#### Given instruction:
Below are entries. Copy exactly the lines running from the line that holds "Write part 2" to the line that holds "Scale=1 / size, Detail=detail)", with both ends included.

#### The input:
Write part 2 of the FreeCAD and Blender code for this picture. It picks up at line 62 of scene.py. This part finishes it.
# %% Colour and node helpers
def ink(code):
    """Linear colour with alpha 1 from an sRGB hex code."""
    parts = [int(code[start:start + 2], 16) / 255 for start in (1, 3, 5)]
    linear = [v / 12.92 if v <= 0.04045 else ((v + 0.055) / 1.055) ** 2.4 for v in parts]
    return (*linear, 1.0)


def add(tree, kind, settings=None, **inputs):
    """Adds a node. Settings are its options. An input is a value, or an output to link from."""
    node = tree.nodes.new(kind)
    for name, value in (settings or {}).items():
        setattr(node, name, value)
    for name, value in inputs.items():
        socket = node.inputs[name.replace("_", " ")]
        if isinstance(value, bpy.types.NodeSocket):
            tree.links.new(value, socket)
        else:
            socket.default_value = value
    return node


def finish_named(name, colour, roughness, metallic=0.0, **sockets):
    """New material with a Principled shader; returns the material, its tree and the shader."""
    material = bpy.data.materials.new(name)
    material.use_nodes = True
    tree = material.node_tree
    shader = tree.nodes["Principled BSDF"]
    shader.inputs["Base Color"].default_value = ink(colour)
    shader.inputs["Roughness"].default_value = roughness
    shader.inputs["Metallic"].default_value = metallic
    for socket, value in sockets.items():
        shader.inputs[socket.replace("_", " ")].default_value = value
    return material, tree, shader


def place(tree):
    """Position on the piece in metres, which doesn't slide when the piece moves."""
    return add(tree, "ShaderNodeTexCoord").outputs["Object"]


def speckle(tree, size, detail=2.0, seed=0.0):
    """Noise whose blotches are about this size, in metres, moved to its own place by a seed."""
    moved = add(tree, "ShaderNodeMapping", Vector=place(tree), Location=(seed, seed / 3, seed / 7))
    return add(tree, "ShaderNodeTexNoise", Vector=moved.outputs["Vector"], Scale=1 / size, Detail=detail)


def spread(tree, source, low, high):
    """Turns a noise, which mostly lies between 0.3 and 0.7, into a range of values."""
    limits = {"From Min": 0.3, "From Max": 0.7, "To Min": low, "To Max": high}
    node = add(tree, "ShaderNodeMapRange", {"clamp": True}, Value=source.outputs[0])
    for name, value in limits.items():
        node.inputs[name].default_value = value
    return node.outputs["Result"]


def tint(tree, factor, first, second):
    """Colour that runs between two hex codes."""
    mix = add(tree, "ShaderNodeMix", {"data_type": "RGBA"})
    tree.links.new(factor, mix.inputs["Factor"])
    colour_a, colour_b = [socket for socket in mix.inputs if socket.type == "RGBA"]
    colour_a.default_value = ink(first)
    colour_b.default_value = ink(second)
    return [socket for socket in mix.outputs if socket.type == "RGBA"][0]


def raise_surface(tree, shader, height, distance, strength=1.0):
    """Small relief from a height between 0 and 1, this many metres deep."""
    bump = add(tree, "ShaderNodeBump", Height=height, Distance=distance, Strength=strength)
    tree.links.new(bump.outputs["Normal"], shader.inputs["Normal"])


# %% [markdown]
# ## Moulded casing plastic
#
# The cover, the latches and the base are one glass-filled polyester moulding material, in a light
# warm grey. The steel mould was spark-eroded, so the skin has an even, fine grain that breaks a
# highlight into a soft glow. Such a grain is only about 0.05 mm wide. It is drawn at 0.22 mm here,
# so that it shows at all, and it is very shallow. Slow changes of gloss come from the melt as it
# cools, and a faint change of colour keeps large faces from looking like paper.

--

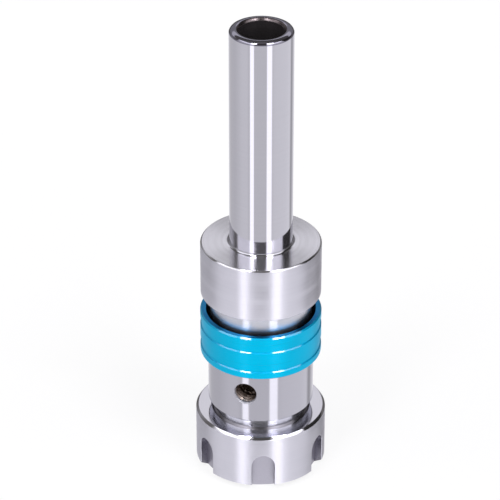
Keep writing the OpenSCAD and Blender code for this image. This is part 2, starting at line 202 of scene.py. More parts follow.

#### Expected answer:
Write part 2 of the FreeCAD and Blender code for this picture. It picks up at line 62 of scene.py. This part finishes it.
# %% Colour and node helpers
def ink(code):
    """Linear colour with alpha 1 from an sRGB hex code."""
    parts = [int(code[start:start + 2], 16) / 255 for start in (1, 3, 5)]
    linear = [v / 12.92 if v <= 0.04045 else ((v + 0.055) / 1.055) ** 2.4 for v in parts]
    return (*linear, 1.0)


def add(tree, kind, settings=None, **inputs):
    """Adds a node. Settings are its options. An input is a value, or an output to link from."""
    node = tree.nodes.new(kind)
    for name, value in (settings or {}).items():
        setattr(node, name, value)
    for name, value in inputs.items():
        socket = node.inputs[name.replace("_", " ")]
        if isinstance(value, bpy.types.NodeSocket):
            tree.links.new(value, socket)
        else:
            socket.default_value = value
    return node


def finish_named(name, colour, roughness, metallic=0.0, **sockets):
    """New material with a Principled shader; returns the material, its tree and the shader."""
    material = bpy.data.materials.new(name)
    material.use_nodes = True
    tree = material.node_tree
    shader = tree.nodes["Principled BSDF"]
    shader.inputs["Base Color"].default_value = ink(colour)
    shader.inputs["Roughness"].default_value = roughness
    shader.inputs["Metallic"].default_value = metallic
    for socket, value in sockets.items():
        shader.inputs[socket.replace("_", " ")].default_value = value
    return material, tree, shader


def place(tree):
    """Position on the piece in metres, which doesn't slide when the piece moves."""
    return add(tree, "ShaderNodeTexCoord").outputs["Object"]


def speckle(tree, size, detail=2.0, seed=0.0):
    """Noise whose blotches are about this size, in metres, moved to its own place by a seed."""
    moved = add(tree, "ShaderNodeMapping", Vector=place(tree), Location=(seed, seed / 3, seed / 7))
    return add(tree, "ShaderNodeTexNoise", Vector=moved.outputs["Vector"], Scale=1 / size, Detail=detail)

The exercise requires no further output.